Pendidikan
Miskin Imajinasi
Komaruddin Hidayat ;
Rektor
Universitas Islam Negeri (UIN) Syarif Hidayatullah
|
KORAN
SINDO, 19 September 2014
Semua kemajuan sains dan teknologi
supercanggih yang membuat kita kagum dan tercengang semula berawal dari
kekuatanimajinasimanusia. Adalah Christopher Columbus (1451-1506) yang
menggemparkan penduduk Eropa setelah berhasil mendarat di Pulau Bahama (1492)
karena keberanian berimajinasi untuk menaklukkan lautan lepas yang semula tak
terbayangkan.
Penduduk Eropa pun gempar dan mulai
membayangkan adanya dunia baru untuk dijelajahi yang pada urutannya dunia
baru itu bernama Amerika. Ini benar-benar menjanjikan kehidupan baru yang
lebih bebas ketimbang Eropa. Begitu pun Thomas Alva Edison (1847-1931) yang
selalu mendapatkan nilai buruk di sekolah sehingga ibunya mengajar sendiri di
rumah. Karena kekuatan imajinasinya dan selalu ingin mencoba hal-hal yang
baru, ia dikenal sebagai pemegang rekor 1.093 hak paten atas namanya. Yang
paling fenomenal dan historikal adalah penemuan lampu listrik.

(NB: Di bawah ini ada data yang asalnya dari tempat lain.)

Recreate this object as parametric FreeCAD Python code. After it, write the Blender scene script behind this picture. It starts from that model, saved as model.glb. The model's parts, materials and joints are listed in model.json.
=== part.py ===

Demikianlah, masih terdapat sederet nama
besar yang mengilhami kita semua yang namanya tertulis dengan tinta emas
dalam buku-buku sejarah yang kemudian dibaca berulang-ulang oleh jutaan
pelajar dan mahasiswa. Anak-anak Nusantara ini sesungguhnya dianugerahi
talenta yang hebat. Mereka memiliki daya imajinasi yang luar biasa sehingga
mampu mewariskan karya seni kelas dunia seperti bangunan Candi Borobudur dan
Prambanan. Kehebatan dan kebesaran candi itu bukan semata terletak pada wujud
fisiknya, tetapi juga nilai-nilai dan filosofi kehidupan yang terkandung di
dalamnya. Begitu juga dunia simbolik dalam pewayangan yang amat kaya dengan
wisdom dan imajinasi.
Bahkan Gatotkaca lebih dahulu terbang ke
angkasa sebelum tercipta pesawat terbang. Problem kita adalah hanyut pada
budaya melankolis dan seremonial, tetapi sangat lemah dalam tradisi riset
empirisilmiah untuk menciptakan karya-karya yang langsung mendatangkan
kesejahteraan serta nilai tambah bagi masyarakat. Ini yang membedakannya
dengan imajinasi yang tumbuh dalam masyarakat Barat yang dikaitkan dan
diarahkan pada perbaikan dunia empiris melalui inovasi sains sehingga muncul temuan-temuan
teknologi mutakhir yang disebut artificial
intelligence dan artificial body.
Proses awal penemuan teknologi itu
berangkat dari kejelian berimajinasi berdasarkan bacaan terhadap semesta.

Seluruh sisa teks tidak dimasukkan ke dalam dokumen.